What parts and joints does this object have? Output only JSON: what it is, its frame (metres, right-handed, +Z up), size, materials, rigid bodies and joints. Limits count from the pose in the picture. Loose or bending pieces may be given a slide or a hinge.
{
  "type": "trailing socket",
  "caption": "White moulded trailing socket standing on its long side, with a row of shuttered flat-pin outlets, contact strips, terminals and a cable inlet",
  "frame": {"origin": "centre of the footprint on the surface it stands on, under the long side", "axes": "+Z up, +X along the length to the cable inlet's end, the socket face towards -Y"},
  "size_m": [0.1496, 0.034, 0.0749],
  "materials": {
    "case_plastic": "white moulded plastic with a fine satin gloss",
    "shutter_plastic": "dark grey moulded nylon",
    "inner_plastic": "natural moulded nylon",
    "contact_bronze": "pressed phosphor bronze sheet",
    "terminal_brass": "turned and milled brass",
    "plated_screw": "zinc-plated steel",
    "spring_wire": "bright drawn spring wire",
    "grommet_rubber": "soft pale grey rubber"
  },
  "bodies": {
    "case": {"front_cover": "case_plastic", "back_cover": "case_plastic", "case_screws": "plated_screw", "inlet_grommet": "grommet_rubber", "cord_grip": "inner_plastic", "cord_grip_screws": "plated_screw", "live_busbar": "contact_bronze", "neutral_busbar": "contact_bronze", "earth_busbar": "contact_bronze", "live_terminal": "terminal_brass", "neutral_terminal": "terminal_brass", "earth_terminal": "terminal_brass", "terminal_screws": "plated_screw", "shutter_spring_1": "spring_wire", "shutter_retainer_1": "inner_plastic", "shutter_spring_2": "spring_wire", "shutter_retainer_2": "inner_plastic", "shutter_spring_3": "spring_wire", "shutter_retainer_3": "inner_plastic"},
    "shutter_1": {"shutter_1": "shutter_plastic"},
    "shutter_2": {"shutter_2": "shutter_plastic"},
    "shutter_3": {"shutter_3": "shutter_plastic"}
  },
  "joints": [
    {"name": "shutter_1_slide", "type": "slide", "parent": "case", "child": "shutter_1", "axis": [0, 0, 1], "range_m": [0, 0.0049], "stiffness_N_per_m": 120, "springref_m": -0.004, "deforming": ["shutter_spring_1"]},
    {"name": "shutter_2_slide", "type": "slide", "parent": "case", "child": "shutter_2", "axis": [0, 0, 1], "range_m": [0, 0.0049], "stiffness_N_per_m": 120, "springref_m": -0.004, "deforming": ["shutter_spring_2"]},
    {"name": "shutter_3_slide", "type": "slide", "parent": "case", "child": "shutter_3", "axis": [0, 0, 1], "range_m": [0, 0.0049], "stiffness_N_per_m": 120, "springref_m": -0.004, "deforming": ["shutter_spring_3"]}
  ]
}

== == ==

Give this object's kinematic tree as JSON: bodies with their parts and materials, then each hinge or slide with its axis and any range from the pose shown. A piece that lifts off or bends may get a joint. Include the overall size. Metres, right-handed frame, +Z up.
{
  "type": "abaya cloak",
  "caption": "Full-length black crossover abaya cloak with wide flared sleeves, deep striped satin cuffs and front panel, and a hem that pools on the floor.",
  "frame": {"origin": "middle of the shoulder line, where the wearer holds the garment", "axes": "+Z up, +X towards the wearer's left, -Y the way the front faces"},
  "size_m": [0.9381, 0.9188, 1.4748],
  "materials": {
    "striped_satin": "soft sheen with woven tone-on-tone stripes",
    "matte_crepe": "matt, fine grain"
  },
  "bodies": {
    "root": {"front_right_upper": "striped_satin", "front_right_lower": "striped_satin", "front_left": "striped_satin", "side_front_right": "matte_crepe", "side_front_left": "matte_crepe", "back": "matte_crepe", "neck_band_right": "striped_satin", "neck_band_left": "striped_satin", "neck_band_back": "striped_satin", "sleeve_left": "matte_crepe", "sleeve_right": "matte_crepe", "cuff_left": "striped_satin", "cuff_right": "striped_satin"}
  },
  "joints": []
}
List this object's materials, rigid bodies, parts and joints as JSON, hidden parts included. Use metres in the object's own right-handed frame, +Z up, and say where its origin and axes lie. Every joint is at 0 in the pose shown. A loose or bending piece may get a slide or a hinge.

== == ==

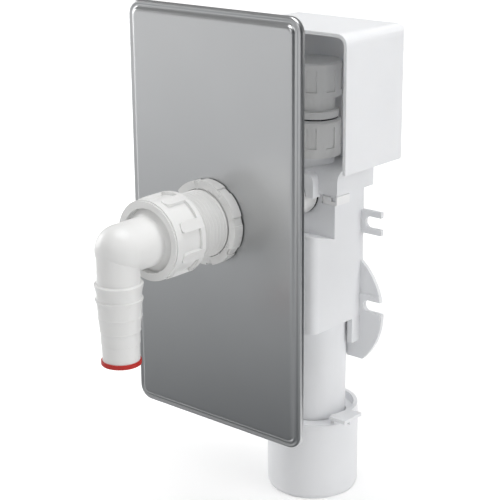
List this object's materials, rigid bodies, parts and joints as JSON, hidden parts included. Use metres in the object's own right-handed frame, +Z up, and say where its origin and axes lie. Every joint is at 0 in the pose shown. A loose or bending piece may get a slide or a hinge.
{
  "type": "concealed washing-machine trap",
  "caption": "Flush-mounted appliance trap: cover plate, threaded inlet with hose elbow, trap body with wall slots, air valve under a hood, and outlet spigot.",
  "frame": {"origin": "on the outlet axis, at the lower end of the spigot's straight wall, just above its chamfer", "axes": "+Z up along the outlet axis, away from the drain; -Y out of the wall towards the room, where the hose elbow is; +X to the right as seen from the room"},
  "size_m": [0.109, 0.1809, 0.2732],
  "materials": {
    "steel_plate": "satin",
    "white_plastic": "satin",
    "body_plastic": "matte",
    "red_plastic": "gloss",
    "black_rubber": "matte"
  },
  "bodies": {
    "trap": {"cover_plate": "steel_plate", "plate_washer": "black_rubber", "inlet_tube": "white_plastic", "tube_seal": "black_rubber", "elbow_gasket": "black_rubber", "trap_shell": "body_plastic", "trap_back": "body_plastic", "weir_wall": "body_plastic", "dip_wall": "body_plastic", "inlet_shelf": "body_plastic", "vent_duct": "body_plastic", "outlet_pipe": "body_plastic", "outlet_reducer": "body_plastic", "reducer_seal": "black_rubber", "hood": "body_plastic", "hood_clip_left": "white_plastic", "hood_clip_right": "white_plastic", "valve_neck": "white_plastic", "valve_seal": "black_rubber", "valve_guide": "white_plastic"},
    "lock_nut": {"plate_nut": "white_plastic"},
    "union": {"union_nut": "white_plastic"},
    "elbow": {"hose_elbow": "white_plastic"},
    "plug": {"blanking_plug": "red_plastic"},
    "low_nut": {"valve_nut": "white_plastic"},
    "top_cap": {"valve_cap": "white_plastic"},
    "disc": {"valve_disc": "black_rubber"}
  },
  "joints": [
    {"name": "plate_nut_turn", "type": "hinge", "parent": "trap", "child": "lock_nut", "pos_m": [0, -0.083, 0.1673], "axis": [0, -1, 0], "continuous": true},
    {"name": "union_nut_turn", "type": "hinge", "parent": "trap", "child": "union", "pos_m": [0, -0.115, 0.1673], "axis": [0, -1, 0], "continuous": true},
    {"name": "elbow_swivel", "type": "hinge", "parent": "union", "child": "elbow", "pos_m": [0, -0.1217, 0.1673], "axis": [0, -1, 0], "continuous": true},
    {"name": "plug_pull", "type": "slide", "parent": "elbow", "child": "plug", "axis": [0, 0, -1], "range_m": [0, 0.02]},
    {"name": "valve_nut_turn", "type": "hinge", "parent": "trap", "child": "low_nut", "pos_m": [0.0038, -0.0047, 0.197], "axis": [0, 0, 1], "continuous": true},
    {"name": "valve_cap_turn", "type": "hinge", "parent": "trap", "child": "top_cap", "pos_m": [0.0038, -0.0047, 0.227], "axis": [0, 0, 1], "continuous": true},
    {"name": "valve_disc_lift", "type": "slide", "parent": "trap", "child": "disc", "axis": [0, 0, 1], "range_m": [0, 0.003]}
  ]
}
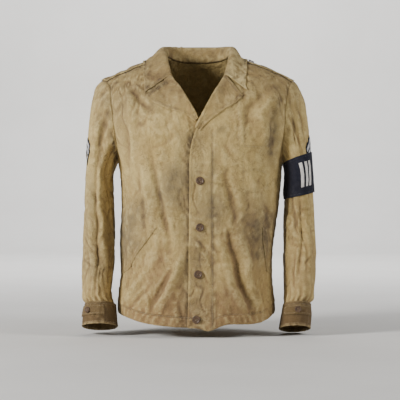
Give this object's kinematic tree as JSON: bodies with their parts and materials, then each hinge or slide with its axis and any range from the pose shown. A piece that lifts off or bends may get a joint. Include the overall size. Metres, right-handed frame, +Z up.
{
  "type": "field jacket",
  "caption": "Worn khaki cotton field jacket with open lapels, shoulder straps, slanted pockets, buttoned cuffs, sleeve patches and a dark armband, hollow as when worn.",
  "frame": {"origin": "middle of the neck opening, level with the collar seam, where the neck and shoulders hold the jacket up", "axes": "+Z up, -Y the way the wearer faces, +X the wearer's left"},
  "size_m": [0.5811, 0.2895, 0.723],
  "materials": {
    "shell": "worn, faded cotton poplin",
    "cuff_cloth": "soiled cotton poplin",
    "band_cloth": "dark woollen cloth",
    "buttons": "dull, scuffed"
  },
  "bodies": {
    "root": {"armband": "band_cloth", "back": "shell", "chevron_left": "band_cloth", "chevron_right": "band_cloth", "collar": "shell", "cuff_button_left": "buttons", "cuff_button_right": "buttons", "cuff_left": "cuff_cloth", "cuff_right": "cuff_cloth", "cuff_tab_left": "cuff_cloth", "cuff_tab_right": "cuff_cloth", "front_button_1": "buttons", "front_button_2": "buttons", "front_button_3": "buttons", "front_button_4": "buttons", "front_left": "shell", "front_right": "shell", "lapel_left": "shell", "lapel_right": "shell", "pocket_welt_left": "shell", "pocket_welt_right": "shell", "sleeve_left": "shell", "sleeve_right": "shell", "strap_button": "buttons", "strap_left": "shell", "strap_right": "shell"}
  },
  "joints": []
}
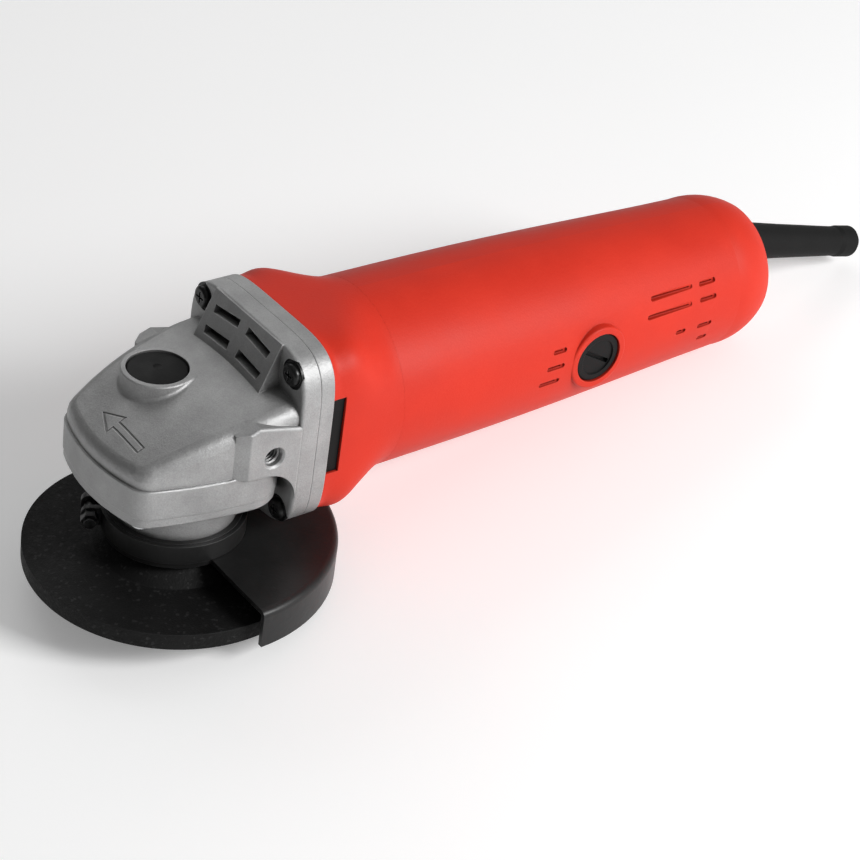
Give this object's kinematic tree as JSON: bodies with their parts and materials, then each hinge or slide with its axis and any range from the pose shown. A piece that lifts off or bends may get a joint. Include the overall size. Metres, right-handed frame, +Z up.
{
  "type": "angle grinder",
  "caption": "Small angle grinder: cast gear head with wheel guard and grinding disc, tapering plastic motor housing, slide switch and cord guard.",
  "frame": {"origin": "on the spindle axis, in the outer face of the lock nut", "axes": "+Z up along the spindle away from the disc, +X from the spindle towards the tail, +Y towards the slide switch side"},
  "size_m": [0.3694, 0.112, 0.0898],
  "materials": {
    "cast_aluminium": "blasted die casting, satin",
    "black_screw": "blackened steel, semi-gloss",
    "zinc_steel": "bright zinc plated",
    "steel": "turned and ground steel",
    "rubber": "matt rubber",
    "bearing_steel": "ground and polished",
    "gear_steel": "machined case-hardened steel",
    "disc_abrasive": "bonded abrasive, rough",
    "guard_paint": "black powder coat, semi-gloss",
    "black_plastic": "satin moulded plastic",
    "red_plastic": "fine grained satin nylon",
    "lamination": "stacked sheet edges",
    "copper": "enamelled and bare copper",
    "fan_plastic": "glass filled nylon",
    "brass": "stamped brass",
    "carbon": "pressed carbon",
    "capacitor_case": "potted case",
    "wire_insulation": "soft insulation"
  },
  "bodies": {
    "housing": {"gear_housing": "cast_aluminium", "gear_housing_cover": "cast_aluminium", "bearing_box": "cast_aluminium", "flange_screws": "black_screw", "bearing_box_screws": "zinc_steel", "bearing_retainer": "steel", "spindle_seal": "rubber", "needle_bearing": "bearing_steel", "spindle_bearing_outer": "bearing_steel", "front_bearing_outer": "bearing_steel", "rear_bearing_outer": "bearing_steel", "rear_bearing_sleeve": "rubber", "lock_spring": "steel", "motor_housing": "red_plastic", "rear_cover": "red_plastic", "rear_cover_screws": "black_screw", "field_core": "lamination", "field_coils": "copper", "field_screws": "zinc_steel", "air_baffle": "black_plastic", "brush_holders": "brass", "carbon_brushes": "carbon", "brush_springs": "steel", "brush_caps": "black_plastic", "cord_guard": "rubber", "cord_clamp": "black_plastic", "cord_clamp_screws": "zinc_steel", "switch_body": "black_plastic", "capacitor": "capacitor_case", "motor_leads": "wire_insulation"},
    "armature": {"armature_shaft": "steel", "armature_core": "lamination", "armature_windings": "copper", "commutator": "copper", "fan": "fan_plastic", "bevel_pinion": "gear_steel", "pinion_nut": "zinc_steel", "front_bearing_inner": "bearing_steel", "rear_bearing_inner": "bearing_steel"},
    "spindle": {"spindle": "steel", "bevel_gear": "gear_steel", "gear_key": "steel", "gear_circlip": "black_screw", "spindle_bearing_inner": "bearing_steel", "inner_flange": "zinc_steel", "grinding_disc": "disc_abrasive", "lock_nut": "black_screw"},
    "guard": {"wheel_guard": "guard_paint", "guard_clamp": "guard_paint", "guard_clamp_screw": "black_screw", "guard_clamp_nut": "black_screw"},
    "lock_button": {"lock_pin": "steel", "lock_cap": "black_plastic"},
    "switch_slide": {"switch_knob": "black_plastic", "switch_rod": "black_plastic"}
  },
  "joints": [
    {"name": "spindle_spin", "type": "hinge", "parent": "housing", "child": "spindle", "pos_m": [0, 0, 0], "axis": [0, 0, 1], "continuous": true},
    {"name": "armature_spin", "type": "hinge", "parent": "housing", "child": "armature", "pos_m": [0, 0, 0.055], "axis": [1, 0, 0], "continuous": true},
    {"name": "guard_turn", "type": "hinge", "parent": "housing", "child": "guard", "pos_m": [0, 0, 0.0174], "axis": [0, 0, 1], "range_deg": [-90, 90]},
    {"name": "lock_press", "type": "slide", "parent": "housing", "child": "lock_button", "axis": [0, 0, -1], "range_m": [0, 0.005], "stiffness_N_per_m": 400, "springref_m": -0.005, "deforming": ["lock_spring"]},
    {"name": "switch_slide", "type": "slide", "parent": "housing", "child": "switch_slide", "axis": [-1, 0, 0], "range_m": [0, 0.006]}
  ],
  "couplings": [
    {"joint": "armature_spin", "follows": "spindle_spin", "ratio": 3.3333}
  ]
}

== == ==

* [GIVEN REQUEST]: Search the material above for "with". Pull out each line where it shows up.

* [RESULT OF THE TASK]:
  "caption": "White moulded trailing socket standing on its long side, with a row of shuttered flat-pin outlets, contact strips, terminals and a cable inlet",
    "case_plastic": "white moulded plastic with a fine satin gloss",
Give this object's kinematic tree as JSON: bodies with their parts and materials, then each hinge or slide with its axis and any range from the pose shown. A piece that lifts off or bends may get a joint. Include the overall size. Metres, right-handed frame, +Z up.
  "caption": "Full-length black crossover abaya cloak with wide flared sleeves, deep striped satin cuffs and front panel, and a hem that pools on the floor.",
    "striped_satin": "soft sheen with woven tone-on-tone stripes",
  "caption": "Flush-mounted appliance trap: cover plate, threaded inlet with hose elbow, trap body with wall slots, air valve under a hood, and outlet spigot.",
Give this object's kinematic tree as JSON: bodies with their parts and materials, then each hinge or slide with its axis and any range from the pose shown. A piece that lifts off or bends may get a joint. Include the overall size. Metres, right-handed frame, +Z up.
  "caption": "Worn khaki cotton field jacket with open lapels, shoulder straps, slanted pockets, buttoned cuffs, sleeve patches and a dark armband, hollow as when worn.",
  "frame": {"origin": "middle of the neck opening, level with the collar seam, where the neck and shoulders hold the jacket up", "axes": "+Z up, -Y the way the wearer faces, +X the wearer's left"},
Give this object's kinematic tree as JSON: bodies with their parts and materials, then each hinge or slide with its axis and any range from the pose shown. A piece that lifts off or bends may get a joint. Include the overall size. Metres, right-handed frame, +Z up.
  "caption": "Small angle grinder: cast gear head with wheel guard and grinding disc, tapering plastic motor housing, slide switch and cord guard.",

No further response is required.